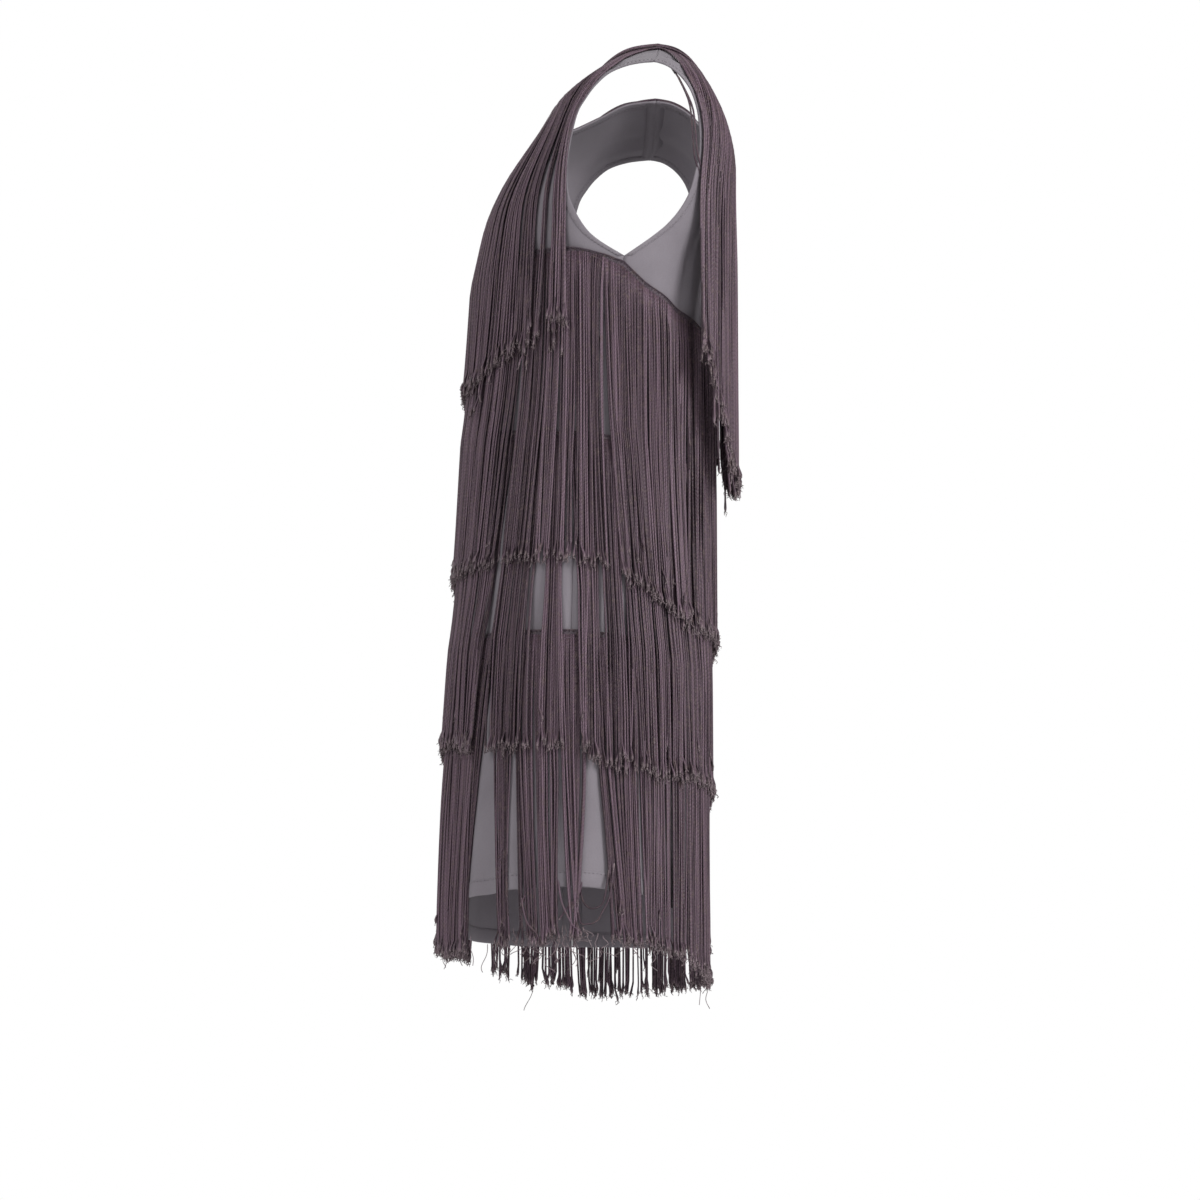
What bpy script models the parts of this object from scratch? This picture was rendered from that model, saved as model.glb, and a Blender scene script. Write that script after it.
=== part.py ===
"""Sleeveless mini dress with four tiers of long fringe, in its worn, hollow shape.

Front is -Y, the wearer's left is +X and up is +Z. The origin lies midway between the two
shoulders, at the height where the straps rest. The dress is a front and a back panel, seamed at
the shoulders and the sides, and eight lengths of fringe trim: a front and a back one for each of
the four tiers. Each trim is a woven heading with hanging locks of yarn, all in one solid.
"""
import math
import random
from typing import NamedTuple

import bmesh
import bpy
from mathutils import Vector
from mathutils.bvhtree import BVHTree

MM = 0.001

# Cloth and seams
WALL = 1.5 * MM
HALF_SEAM_GAP = 0.15 * MM
COLUMNS = 11
ROW_SAMPLES = 48
GIRTH_POWER = 2.2

# Fringe trim
TAPE_LIFT = 1.1 * MM
NECK_TAPE_LIFT = 1.6 * MM
TAPE_THICKNESS = 2.0 * MM
TAPE_WIDTH = 9.0 * MM
LOCK_THICKNESS = 2.2 * MM
LOCK_LIFT = 1.0 * MM
OVER_TRIM_LIFT = 1.5 * MM
ROOT_FILL = 0.74
LOCK_FILL = 0.80
NARROWEST_LOCK = 1.6 * MM
TIP_TAPER = 0.55
LENGTH_SCATTER = 0.035
SWAY = 3.0 * MM
FALL_STEP = 4.0 * MM
DEEPEST_PUSH = 14.0 * MM
CHORD_SAMPLES = 8
SEAM_COVER = 0.6
SEED = 12

# The arc over the chest and the shoulder blades that the neck fringe follows before it hangs
ARC_CENTRE_Y = 0.0
ARC_CENTRE_Z = -150.0 * MM
ARC_STEP = math.radians(1.5)
ARC_REACH = 0.4
SPREAD_POWER = 0.8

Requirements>
In this exercise, copy only the lines from the opening line of the material through the line where "worn, hollow shape." appears.

Exercise result>
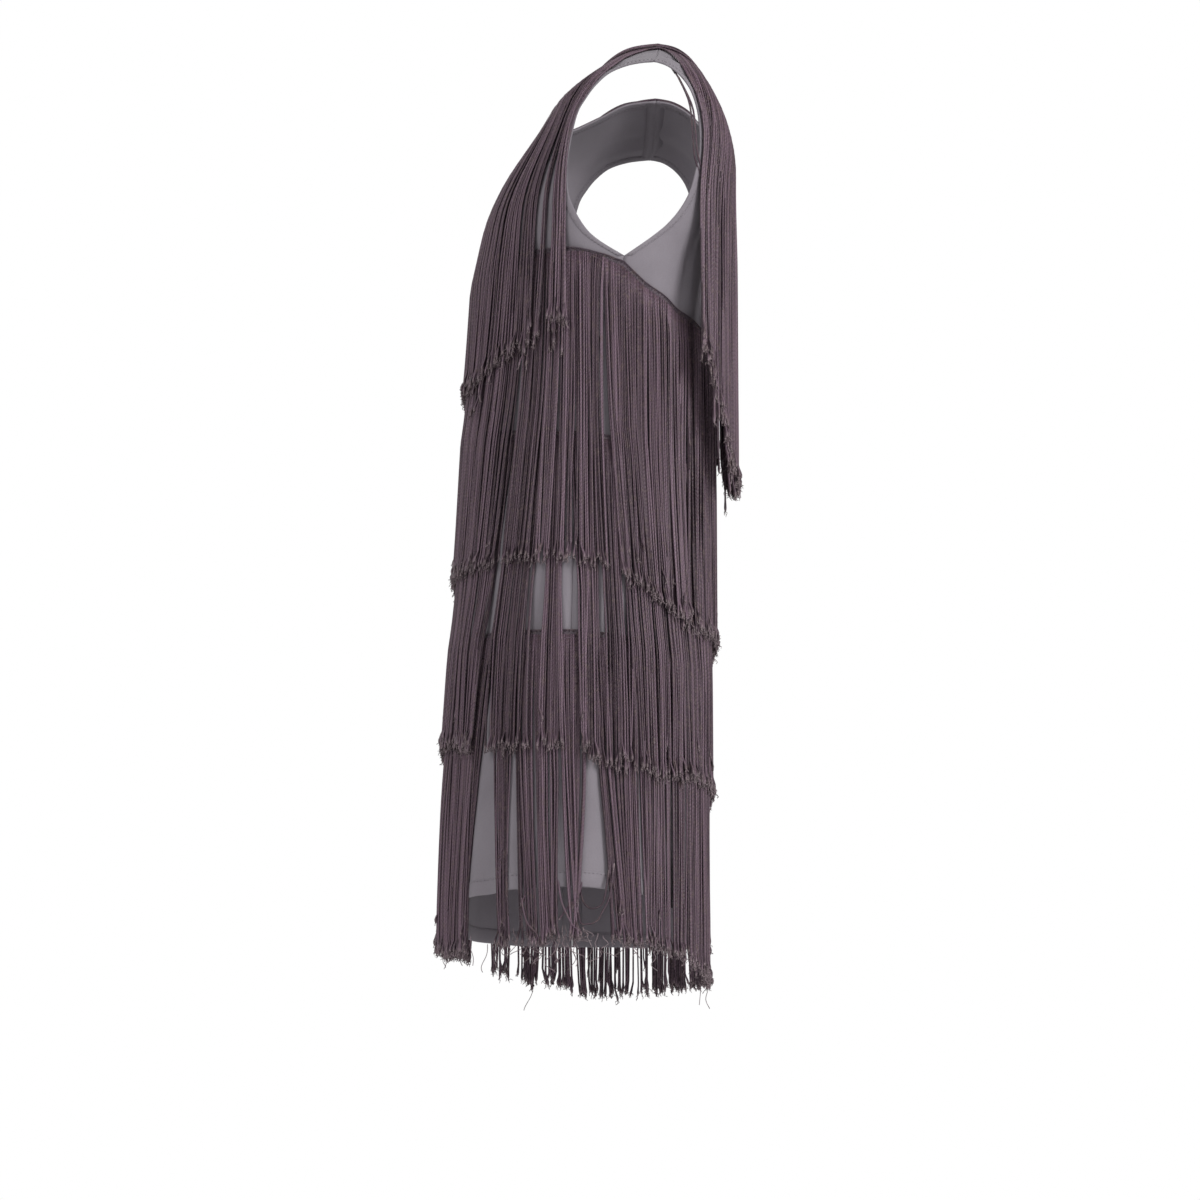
What bpy script models the parts of this object from scratch? This picture was rendered from that model, saved as model.glb, and a Blender scene script. Write that script after it.
=== part.py ===
"""Sleeveless mini dress with four tiers of long fringe, in its worn, hollow shape.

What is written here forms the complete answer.